Şu bir gerçek ki ülkemizde, Borla ilgili mevcut çalışmalar yeterli değildir. Çünkü Bor'la ilgili olarak, aşılması gereken çok büyük engeller var. Eskişehir, bu alandaki engelleri aşabilmesi için, çalışmalarını, yerel, ulusal ve global alanda, sürekli ve kalıcı bir şekilde sürdürmek zorundadır.
Dünya bor rezervlerinin, büyük bölümü, Türkiye'de bulunuyor.
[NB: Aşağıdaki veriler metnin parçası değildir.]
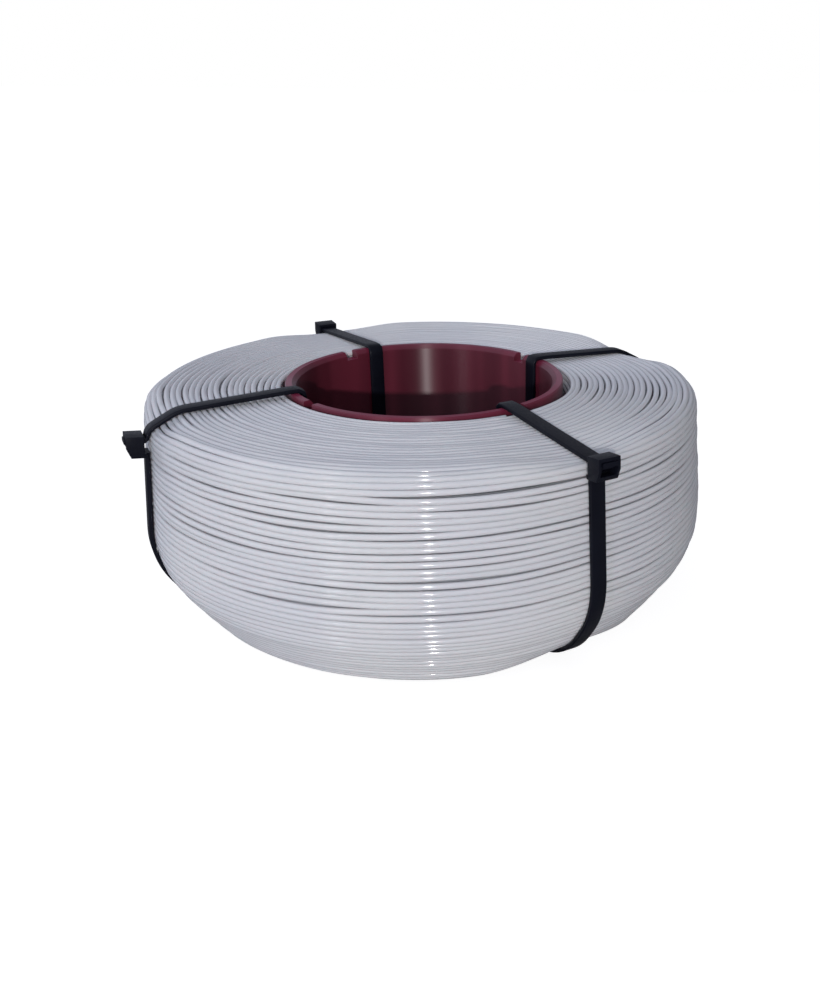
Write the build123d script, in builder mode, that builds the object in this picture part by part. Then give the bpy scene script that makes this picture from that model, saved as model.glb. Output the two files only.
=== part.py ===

Eti Maden İşletmeleri Genel Müdürlüğünce, 2002 yılında başlatılan Bor Mastır Arama Projesi kapsamında, yapılan sondaj çalışmaları sonucunda, 2 milyar ton olan bor rezervlerinin 1 milyar ton artırılarak, 3 milyar ton düzeyinde olduğu saptanmıştı. Bu miktar dünya bor rezervinin, yüzde 72'sine karşılık geliyor.
Türkiye 152 ülke arasında, 29 maden türünde yapılan üretim baz alındığında, 10. sırada yer alıyor. Ancak üretici ülkelerin, dünya pazarı içi payları sıralamasında yüzde 0.16 oranı ile 52.sırada. Uygulanan yanlış politikaların, sonucunda, yatırımı değil rantı teşvik ettiği görülüyor. Madencilik milli servet olmasına rağmen, ülkemizde bulunan madenler yabancı şirketler tarafından işletiliyor.
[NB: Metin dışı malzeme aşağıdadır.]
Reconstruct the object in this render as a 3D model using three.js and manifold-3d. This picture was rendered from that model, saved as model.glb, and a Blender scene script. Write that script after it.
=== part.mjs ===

Hülasa Türkiye, kendi madenlerini işleyemiyor. Bazı madenleri ise çıkaramıyor bile. Maden yataklarımız, tamamen yabancı şirketlerin kontrolü altında. Türkiye'de 26 tane yabancı şirket maden çıkarıyor. Bu durum, Türkiye'nin yeraltı kaynaklarının, yabancı şirketler tarafından sömürüldüğünün, en açık göstergesi. Daha da acı olanı ise Türkiye'nin bu durumu tersine çevirmek için, herhangi bir adım atmıyor oluşudur.
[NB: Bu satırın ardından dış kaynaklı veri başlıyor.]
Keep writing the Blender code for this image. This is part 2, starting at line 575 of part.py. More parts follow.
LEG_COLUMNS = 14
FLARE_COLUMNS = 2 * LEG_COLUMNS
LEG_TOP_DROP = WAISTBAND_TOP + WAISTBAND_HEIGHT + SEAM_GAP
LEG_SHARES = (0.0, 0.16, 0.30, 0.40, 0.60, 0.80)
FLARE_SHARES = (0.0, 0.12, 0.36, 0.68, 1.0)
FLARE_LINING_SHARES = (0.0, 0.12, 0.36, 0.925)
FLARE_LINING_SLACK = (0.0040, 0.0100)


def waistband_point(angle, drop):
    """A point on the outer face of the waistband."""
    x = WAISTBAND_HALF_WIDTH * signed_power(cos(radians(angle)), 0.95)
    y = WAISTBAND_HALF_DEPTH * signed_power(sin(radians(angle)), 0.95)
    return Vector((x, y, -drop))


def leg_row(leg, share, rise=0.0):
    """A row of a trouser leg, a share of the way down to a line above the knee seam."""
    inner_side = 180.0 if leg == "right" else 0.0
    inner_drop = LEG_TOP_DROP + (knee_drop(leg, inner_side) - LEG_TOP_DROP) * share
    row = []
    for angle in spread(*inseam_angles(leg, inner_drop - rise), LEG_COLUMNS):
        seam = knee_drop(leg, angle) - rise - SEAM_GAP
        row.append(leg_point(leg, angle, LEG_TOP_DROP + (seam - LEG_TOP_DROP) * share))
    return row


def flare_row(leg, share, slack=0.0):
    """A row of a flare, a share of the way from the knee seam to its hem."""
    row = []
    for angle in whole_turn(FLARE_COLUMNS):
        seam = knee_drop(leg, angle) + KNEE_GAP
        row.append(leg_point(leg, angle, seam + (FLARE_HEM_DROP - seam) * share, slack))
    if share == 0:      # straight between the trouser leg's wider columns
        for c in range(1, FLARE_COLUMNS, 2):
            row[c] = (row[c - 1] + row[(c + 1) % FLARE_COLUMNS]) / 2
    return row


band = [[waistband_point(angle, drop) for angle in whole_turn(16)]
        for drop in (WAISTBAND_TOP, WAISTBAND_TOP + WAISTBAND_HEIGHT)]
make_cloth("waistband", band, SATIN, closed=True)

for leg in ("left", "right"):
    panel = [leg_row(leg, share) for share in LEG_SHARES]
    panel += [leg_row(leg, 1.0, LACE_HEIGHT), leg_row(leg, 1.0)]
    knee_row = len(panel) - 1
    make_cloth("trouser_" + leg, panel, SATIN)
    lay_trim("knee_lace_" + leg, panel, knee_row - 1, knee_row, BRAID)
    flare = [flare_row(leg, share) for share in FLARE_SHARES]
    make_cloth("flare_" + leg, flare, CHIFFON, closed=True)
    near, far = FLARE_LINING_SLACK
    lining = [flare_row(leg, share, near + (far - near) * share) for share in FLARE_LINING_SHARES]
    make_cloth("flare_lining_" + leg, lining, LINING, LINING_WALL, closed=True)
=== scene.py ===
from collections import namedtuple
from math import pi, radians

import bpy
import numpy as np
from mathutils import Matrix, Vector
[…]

Tarhan Aykut isimli bir vatandaşın, elektronik mesajında, " Unutmayınız ki, Filistin halkı, babalarının sattığı toprakları geri alabilmek için, taşla mücadele ederken, dirsekleri ve dizleri, İsrail askerleri tarafından, taşla kırılan insanların dramını yaşıyordu. Kıbrıs ta narinciye topraklarını, yüksek fiyatla veriyor, gerekçesiyle satanların çocukları, torunları, babalarını sattığı toprakları nasıl geri alacaklarını, acı acı düşünmekte ve doğa sonuç olarak da çaresiz kalmaktadır. Dünün toprak sahipleri, yarının, o topraklarda çalışan işçileri olacaklardır." haykırışı, herkese ders olmalıdır.